If voluntary intoxication is deemed to be the cause of the mental disorder, however, certain defenses may be unavailable to the defendant. For example, a defendant may rely on the defense of unconsciousness, also called automatism, if the condition resulted from involuntary intoxication, but not if it resulted from voluntary intoxication. The court’s treatment of other defenses and their interrelationship with the defense of voluntary intoxication are
beyond the scope of this article.

Nevertheless, cases involving claims of involuntary intoxication give some flavor of the voluntariness element of voluntary intoxication.

Courts have held that intoxication is to be regarded as involuntary only when the introduction of alcohol or other drugs into a person’s system is “without his knowledge or by force majeure.”

…”‘[w]hen … a person takes his first drink by choice and afterwards drinks successively and finally gets drunk, that is voluntary intoxication, even though he may be an alcoholic. ”’

Pathological Intoxication

The Model Penal Code, which recognizes pathological intoxication as a basis for the involuntary intoxication defense, defines the condition as “intoxication grossly excessive in degree, given the amount of the intoxicant, to which the actor does not know he is susceptible.”

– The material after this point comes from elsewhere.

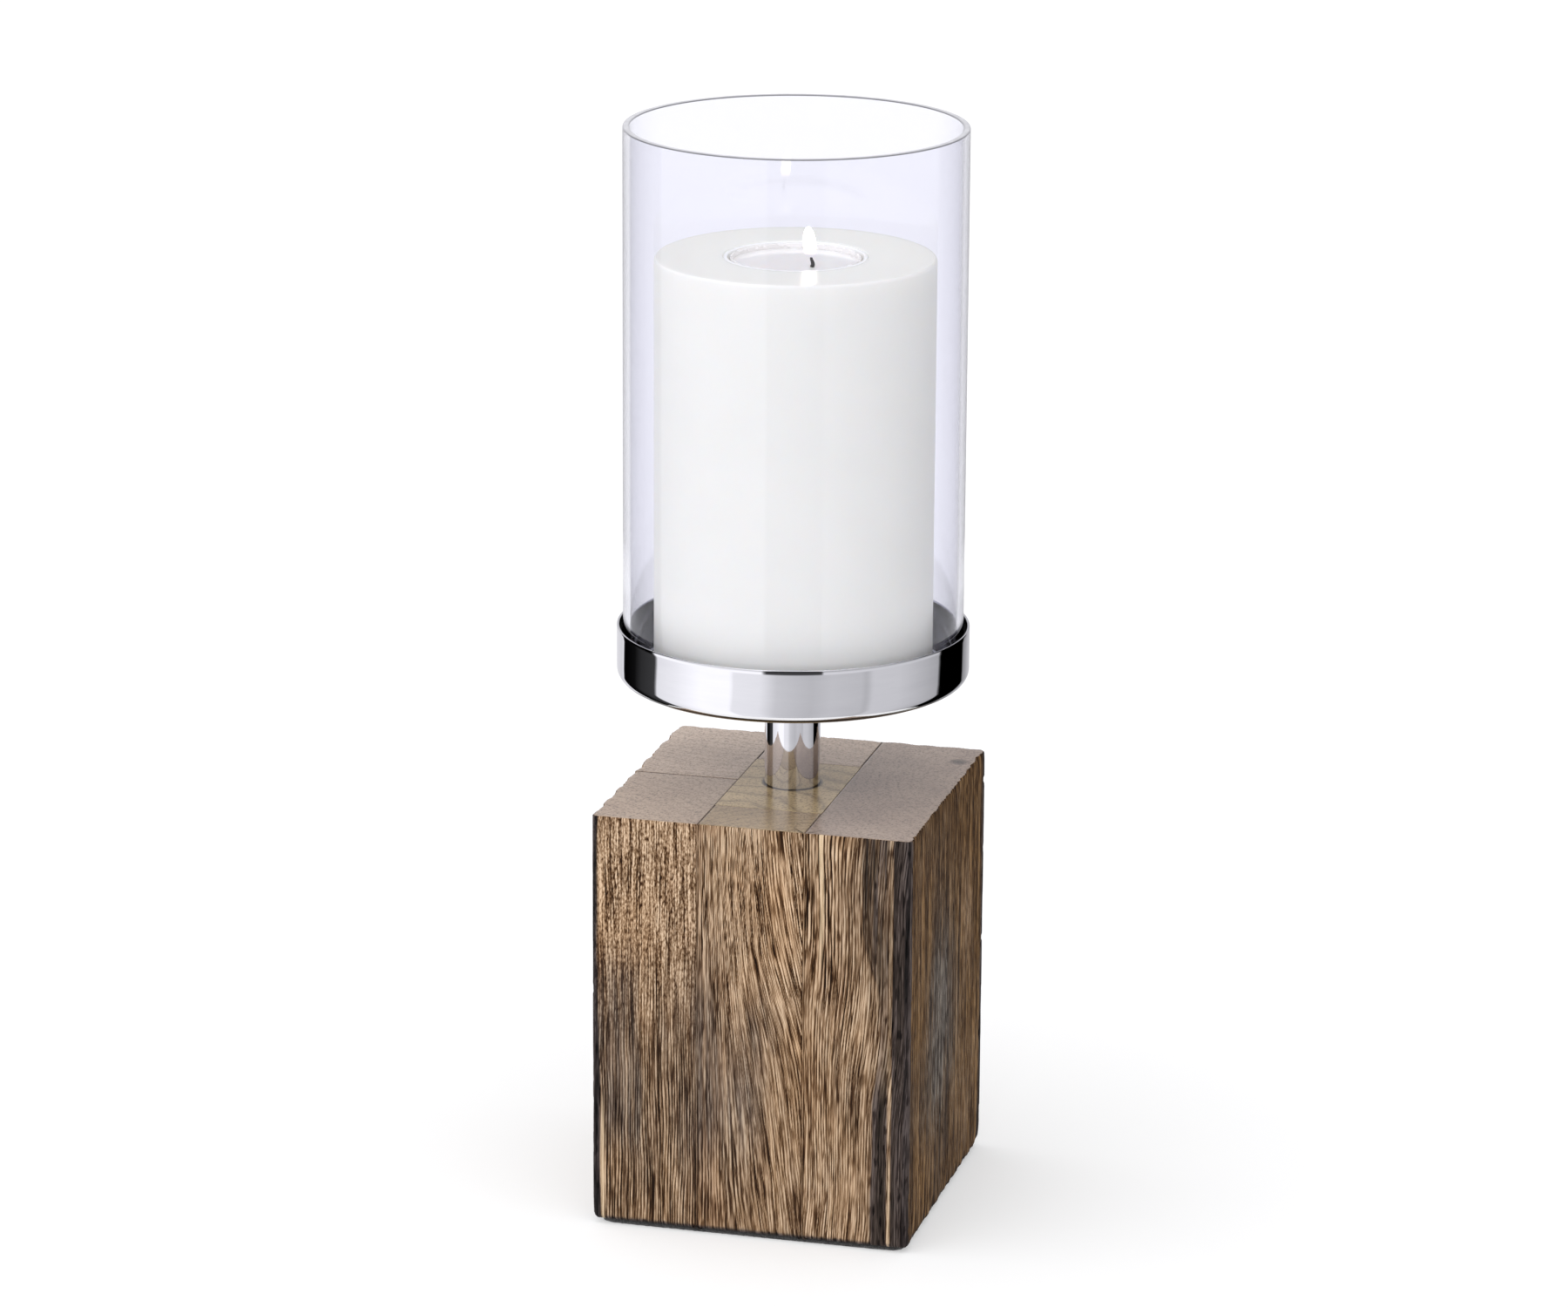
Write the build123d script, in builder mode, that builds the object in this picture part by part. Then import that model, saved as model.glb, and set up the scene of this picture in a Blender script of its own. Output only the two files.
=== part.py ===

One Court, accepting for purposes of the defendant’s argument that the defendant suffered from pathological intoxication a court found that the defendant had voluntarily ingested enough intoxicants to induce the condition. He had done so, according to the court, as part of a premeditated and deliberate design to kill the victim. Under these circumstances, the defendant’s conduct was voluntary.

The court noted further that the defendant could not rely on voluntary intoxication as a defense because of the maxim, discussed previously, that the defense is unavailable to a person who forms his or her criminal intent while sober and then executes that intent after becoming intoxicated.

The question remains open whether pathological intoxication could support a claim of involuntary intoxication in a case in which the defendant satisfied the Model Penal Code definition or a similar test.

In most cases, voluntary intoxication acts only as a partially exculpatory defense, reducing the charged offense to an offense of a lesser degree. This result flows from judicial decisions limiting the defense of voluntary intoxication to crimes requiring proof of “specific intent.”

Since most specific-intent offenses have lesser-included offenses that do not require proofof specific intent, a person can be convicted of a lesser offense even if his or her intoxication negates the specific intent required for the greater offense.

Even if the defendant prevails on the issue of voluntary intoxication, he or she still can be convicted of a lesser offense not requiring specific intent.

One possible way to understand the two types of offenses, specific and general intent crimes, is offered by the Lafave, which defines general intent as “an intent to do the physical act-or, perhaps, recklessly doing the physical act-which the crime requires” and specific intent as “some intent in addition to the intent to do the physical act which the crime requires.”

This definition appears adequate to describe the mental components of simpler offenses.